• [Task description]: All records should be reproduced verbatim.

** START Listing **

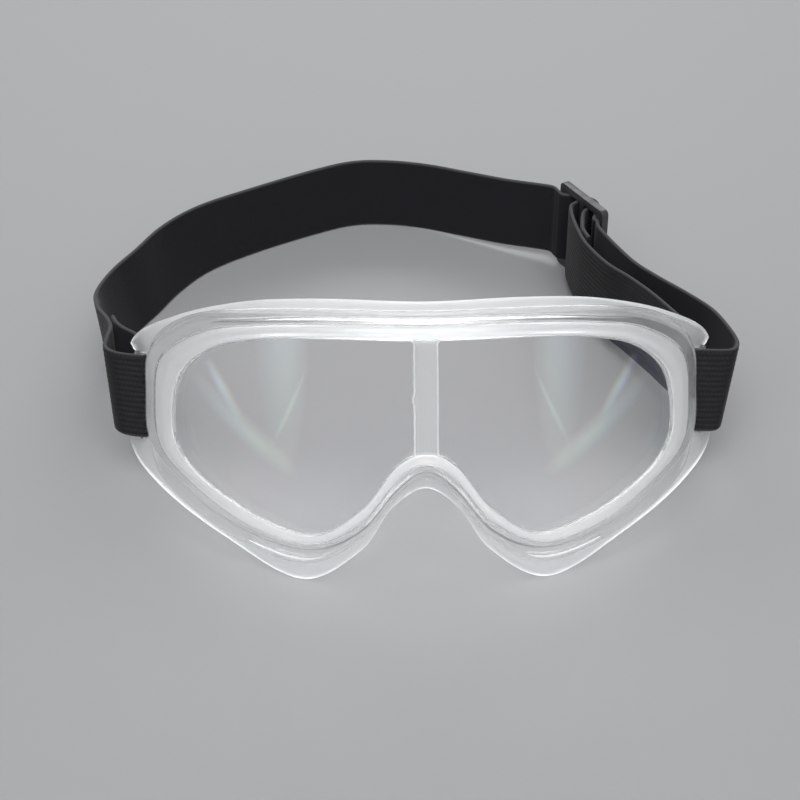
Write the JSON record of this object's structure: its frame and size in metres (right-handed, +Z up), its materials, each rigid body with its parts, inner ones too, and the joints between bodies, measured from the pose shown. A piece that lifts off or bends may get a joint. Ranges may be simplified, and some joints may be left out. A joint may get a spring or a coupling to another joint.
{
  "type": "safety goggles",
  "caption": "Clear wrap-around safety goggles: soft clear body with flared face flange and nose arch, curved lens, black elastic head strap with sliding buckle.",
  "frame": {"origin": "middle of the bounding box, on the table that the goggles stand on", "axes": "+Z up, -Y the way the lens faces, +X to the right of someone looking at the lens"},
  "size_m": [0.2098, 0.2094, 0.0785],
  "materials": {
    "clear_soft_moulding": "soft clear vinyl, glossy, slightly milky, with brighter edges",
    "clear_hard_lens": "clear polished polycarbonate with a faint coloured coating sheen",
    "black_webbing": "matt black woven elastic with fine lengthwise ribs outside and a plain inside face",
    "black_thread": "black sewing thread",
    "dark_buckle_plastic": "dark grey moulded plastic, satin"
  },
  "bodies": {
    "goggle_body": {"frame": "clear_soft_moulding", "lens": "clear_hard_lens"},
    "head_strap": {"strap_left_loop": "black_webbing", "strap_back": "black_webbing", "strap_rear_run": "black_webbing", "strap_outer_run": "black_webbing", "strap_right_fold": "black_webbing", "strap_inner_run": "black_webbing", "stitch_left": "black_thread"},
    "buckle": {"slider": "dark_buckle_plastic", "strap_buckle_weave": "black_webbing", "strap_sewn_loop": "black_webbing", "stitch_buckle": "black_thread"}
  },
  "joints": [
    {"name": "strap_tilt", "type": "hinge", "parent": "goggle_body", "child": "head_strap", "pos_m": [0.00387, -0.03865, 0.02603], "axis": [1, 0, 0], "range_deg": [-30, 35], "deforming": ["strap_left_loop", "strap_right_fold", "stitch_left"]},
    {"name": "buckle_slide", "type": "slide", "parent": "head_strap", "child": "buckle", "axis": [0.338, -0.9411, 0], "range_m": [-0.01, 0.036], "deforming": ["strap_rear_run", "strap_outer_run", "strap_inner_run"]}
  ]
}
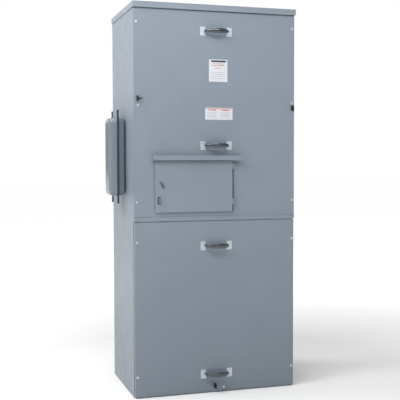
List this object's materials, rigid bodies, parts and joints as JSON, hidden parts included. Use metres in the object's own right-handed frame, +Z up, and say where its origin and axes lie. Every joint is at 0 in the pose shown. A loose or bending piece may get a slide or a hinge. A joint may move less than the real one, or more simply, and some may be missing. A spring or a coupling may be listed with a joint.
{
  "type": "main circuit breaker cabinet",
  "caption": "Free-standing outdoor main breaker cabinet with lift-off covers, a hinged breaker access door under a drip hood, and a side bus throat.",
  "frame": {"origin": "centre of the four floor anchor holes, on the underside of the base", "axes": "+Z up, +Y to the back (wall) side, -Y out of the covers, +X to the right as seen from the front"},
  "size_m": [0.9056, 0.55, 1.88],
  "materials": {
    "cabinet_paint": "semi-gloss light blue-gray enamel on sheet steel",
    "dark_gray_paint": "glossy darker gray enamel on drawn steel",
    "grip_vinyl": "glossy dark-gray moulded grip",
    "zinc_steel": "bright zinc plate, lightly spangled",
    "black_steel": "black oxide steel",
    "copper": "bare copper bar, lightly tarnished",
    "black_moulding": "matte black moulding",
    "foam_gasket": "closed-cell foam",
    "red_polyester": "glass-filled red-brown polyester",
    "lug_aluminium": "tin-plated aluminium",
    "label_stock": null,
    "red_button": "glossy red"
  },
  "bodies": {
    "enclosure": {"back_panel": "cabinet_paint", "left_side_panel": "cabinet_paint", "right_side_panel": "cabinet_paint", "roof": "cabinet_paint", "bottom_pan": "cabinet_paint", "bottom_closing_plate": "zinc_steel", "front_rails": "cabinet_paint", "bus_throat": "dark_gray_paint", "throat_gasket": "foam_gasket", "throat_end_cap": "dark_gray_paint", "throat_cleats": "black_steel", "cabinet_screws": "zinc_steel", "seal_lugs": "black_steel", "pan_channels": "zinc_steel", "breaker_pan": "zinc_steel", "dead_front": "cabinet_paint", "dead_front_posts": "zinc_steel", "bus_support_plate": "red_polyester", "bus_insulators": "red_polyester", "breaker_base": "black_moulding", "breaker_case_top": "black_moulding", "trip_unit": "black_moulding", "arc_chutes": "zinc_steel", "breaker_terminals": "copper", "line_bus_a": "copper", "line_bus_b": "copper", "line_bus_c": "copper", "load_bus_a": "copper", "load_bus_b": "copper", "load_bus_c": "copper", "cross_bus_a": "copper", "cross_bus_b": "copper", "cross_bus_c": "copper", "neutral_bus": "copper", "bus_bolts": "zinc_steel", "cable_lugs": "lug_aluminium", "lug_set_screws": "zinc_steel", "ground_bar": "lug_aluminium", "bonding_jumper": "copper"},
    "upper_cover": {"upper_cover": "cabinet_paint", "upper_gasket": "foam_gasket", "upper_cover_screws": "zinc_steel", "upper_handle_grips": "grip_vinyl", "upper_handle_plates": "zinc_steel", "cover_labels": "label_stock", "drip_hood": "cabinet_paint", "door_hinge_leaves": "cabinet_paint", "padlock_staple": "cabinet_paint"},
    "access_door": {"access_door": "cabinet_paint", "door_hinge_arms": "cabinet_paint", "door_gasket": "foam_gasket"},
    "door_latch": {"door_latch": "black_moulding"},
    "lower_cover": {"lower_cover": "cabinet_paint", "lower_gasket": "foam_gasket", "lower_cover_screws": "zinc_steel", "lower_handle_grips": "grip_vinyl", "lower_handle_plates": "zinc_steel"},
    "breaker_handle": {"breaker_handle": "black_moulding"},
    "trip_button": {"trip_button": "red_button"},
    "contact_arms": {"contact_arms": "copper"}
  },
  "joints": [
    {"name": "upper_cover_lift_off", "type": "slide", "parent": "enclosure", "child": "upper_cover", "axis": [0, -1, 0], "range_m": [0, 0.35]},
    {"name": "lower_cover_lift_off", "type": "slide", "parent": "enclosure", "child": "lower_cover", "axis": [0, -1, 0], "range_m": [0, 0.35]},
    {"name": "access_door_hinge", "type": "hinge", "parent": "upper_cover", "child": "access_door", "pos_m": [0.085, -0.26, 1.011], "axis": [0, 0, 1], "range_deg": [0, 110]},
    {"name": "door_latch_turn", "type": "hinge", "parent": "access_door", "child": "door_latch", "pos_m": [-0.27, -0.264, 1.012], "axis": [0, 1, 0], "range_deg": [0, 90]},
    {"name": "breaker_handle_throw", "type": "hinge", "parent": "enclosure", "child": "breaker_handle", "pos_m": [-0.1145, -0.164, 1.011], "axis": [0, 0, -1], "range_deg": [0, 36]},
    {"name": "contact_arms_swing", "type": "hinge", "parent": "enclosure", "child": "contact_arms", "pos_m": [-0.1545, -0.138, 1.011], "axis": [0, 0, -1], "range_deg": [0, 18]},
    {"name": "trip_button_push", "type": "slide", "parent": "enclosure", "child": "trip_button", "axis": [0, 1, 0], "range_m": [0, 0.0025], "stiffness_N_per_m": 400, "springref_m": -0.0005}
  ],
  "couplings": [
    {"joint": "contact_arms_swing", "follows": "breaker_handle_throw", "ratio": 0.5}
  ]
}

** END Listing **

• [Output for this exercise]:
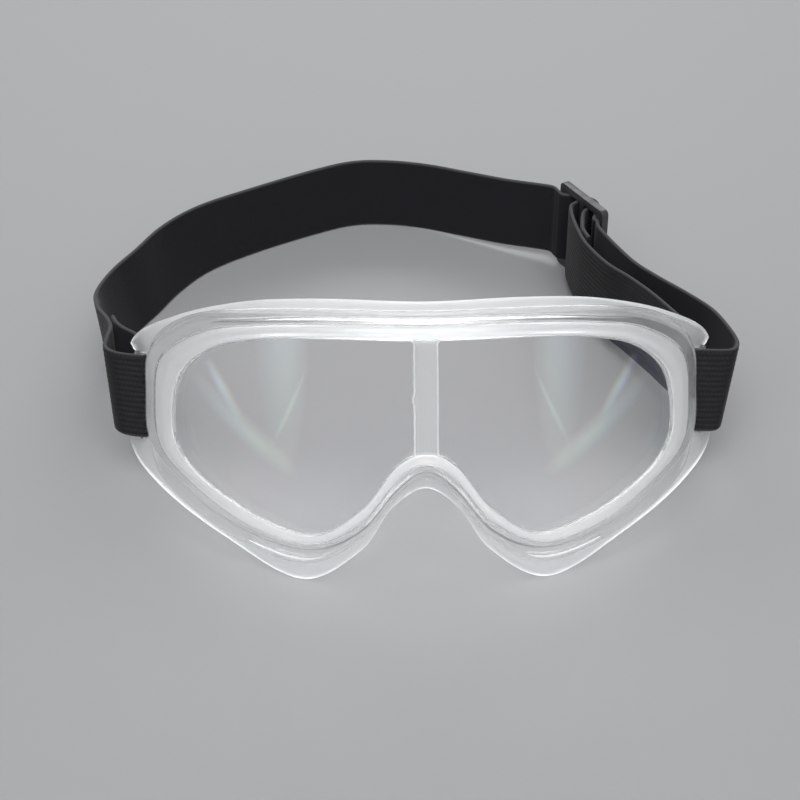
Write the JSON record of this object's structure: its frame and size in metres (right-handed, +Z up), its materials, each rigid body with its parts, inner ones too, and the joints between bodies, measured from the pose shown. A piece that lifts off or bends may get a joint. Ranges may be simplified, and some joints may be left out. A joint may get a spring or a coupling to another joint.
{
  "type": "safety goggles",
  "caption": "Clear wrap-around safety goggles: soft clear body with flared face flange and nose arch, curved lens, black elastic head strap with sliding buckle.",
  "frame": {"origin": "middle of the bounding box, on the table that the goggles stand on", "axes": "+Z up, -Y the way the lens faces, +X to the right of someone looking at the lens"},
  "size_m": [0.2098, 0.2094, 0.0785],
  "materials": {
    "clear_soft_moulding": "soft clear vinyl, glossy, slightly milky, with brighter edges",
    "clear_hard_lens": "clear polished polycarbonate with a faint coloured coating sheen",
    "black_webbing": "matt black woven elastic with fine lengthwise ribs outside and a plain inside face",
    "black_thread": "black sewing thread",
    "dark_buckle_plastic": "dark grey moulded plastic, satin"
  },
  "bodies": {
    "goggle_body": {"frame": "clear_soft_moulding", "lens": "clear_hard_lens"},
    "head_strap": {"strap_left_loop": "black_webbing", "strap_back": "black_webbing", "strap_rear_run": "black_webbing", "strap_outer_run": "black_webbing", "strap_right_fold": "black_webbing", "strap_inner_run": "black_webbing", "stitch_left": "black_thread"},
    "buckle": {"slider": "dark_buckle_plastic", "strap_buckle_weave": "black_webbing", "strap_sewn_loop": "black_webbing", "stitch_buckle": "black_thread"}
  },
  "joints": [
    {"name": "strap_tilt", "type": "hinge", "parent": "goggle_body", "child": "head_strap", "pos_m": [0.00387, -0.03865, 0.02603], "axis": [1, 0, 0], "range_deg": [-30, 35], "deforming": ["strap_left_loop", "strap_right_fold", "stitch_left"]},
    {"name": "buckle_slide", "type": "slide", "parent": "head_strap", "child": "buckle", "axis": [0.338, -0.9411, 0], "range_m": [-0.01, 0.036], "deforming": ["strap_rear_run", "strap_outer_run", "strap_inner_run"]}
  ]
}
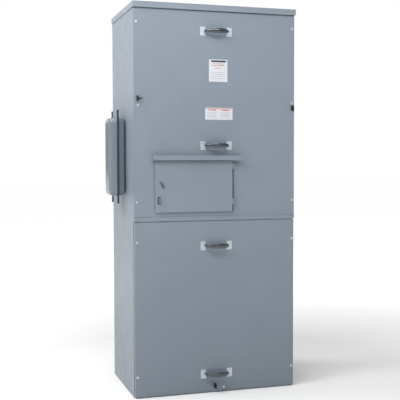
List this object's materials, rigid bodies, parts and joints as JSON, hidden parts included. Use metres in the object's own right-handed frame, +Z up, and say where its origin and axes lie. Every joint is at 0 in the pose shown. A loose or bending piece may get a slide or a hinge. A joint may move less than the real one, or more simply, and some may be missing. A spring or a coupling may be listed with a joint.
{
  "type": "main circuit breaker cabinet",
  "caption": "Free-standing outdoor main breaker cabinet with lift-off covers, a hinged breaker access door under a drip hood, and a side bus throat.",
  "frame": {"origin": "centre of the four floor anchor holes, on the underside of the base", "axes": "+Z up, +Y to the back (wall) side, -Y out of the covers, +X to the right as seen from the front"},
  "size_m": [0.9056, 0.55, 1.88],
  "materials": {
    "cabinet_paint": "semi-gloss light blue-gray enamel on sheet steel",
    "dark_gray_paint": "glossy darker gray enamel on drawn steel",
    "grip_vinyl": "glossy dark-gray moulded grip",
    "zinc_steel": "bright zinc plate, lightly spangled",
    "black_steel": "black oxide steel",
    "copper": "bare copper bar, lightly tarnished",
    "black_moulding": "matte black moulding",
    "foam_gasket": "closed-cell foam",
    "red_polyester": "glass-filled red-brown polyester",
    "lug_aluminium": "tin-plated aluminium",
    "label_stock": null,
    "red_button": "glossy red"
  },
  "bodies": {
    "enclosure": {"back_panel": "cabinet_paint", "left_side_panel": "cabinet_paint", "right_side_panel": "cabinet_paint", "roof": "cabinet_paint", "bottom_pan": "cabinet_paint", "bottom_closing_plate": "zinc_steel", "front_rails": "cabinet_paint", "bus_throat": "dark_gray_paint", "throat_gasket": "foam_gasket", "throat_end_cap": "dark_gray_paint", "throat_cleats": "black_steel", "cabinet_screws": "zinc_steel", "seal_lugs": "black_steel", "pan_channels": "zinc_steel", "breaker_pan": "zinc_steel", "dead_front": "cabinet_paint", "dead_front_posts": "zinc_steel", "bus_support_plate": "red_polyester", "bus_insulators": "red_polyester", "breaker_base": "black_moulding", "breaker_case_top": "black_moulding", "trip_unit": "black_moulding", "arc_chutes": "zinc_steel", "breaker_terminals": "copper", "line_bus_a": "copper", "line_bus_b": "copper", "line_bus_c": "copper", "load_bus_a": "copper", "load_bus_b": "copper", "load_bus_c": "copper", "cross_bus_a": "copper", "cross_bus_b": "copper", "cross_bus_c": "copper", "neutral_bus": "copper", "bus_bolts": "zinc_steel", "cable_lugs": "lug_aluminium", "lug_set_screws": "zinc_steel", "ground_bar": "lug_aluminium", "bonding_jumper": "copper"},
    "upper_cover": {"upper_cover": "cabinet_paint", "upper_gasket": "foam_gasket", "upper_cover_screws": "zinc_steel", "upper_handle_grips": "grip_vinyl", "upper_handle_plates": "zinc_steel", "cover_labels": "label_stock", "drip_hood": "cabinet_paint", "door_hinge_leaves": "cabinet_paint", "padlock_staple": "cabinet_paint"},
    "access_door": {"access_door": "cabinet_paint", "door_hinge_arms": "cabinet_paint", "door_gasket": "foam_gasket"},
    "door_latch": {"door_latch": "black_moulding"},
    "lower_cover": {"lower_cover": "cabinet_paint", "lower_gasket": "foam_gasket", "lower_cover_screws": "zinc_steel", "lower_handle_grips": "grip_vinyl", "lower_handle_plates": "zinc_steel"},
    "breaker_handle": {"breaker_handle": "black_moulding"},
    "trip_button": {"trip_button": "red_button"},
    "contact_arms": {"contact_arms": "copper"}
  },
  "joints": [
    {"name": "upper_cover_lift_off", "type": "slide", "parent": "enclosure", "child": "upper_cover", "axis": [0, -1, 0], "range_m": [0, 0.35]},
    {"name": "lower_cover_lift_off", "type": "slide", "parent": "enclosure", "child": "lower_cover", "axis": [0, -1, 0], "range_m": [0, 0.35]},
    {"name": "access_door_hinge", "type": "hinge", "parent": "upper_cover", "child": "access_door", "pos_m": [0.085, -0.26, 1.011], "axis": [0, 0, 1], "range_deg": [0, 110]},
    {"name": "door_latch_turn", "type": "hinge", "parent": "access_door", "child": "door_latch", "pos_m": [-0.27, -0.264, 1.012], "axis": [0, 1, 0], "range_deg": [0, 90]},
    {"name": "breaker_handle_throw", "type": "hinge", "parent": "enclosure", "child": "breaker_handle", "pos_m": [-0.1145, -0.164, 1.011], "axis": [0, 0, -1], "range_deg": [0, 36]},
    {"name": "contact_arms_swing", "type": "hinge", "parent": "enclosure", "child": "contact_arms", "pos_m": [-0.1545, -0.138, 1.011], "axis": [0, 0, -1], "range_deg": [0, 18]},
    {"name": "trip_button_push", "type": "slide", "parent": "enclosure", "child": "trip_button", "axis": [0, 1, 0], "range_m": [0, 0.0025], "stiffness_N_per_m": 400, "springref_m": -0.0005}
  ],
  "couplings": [
    {"joint": "contact_arms_swing", "follows": "breaker_handle_throw", "ratio": 0.5}
  ]
}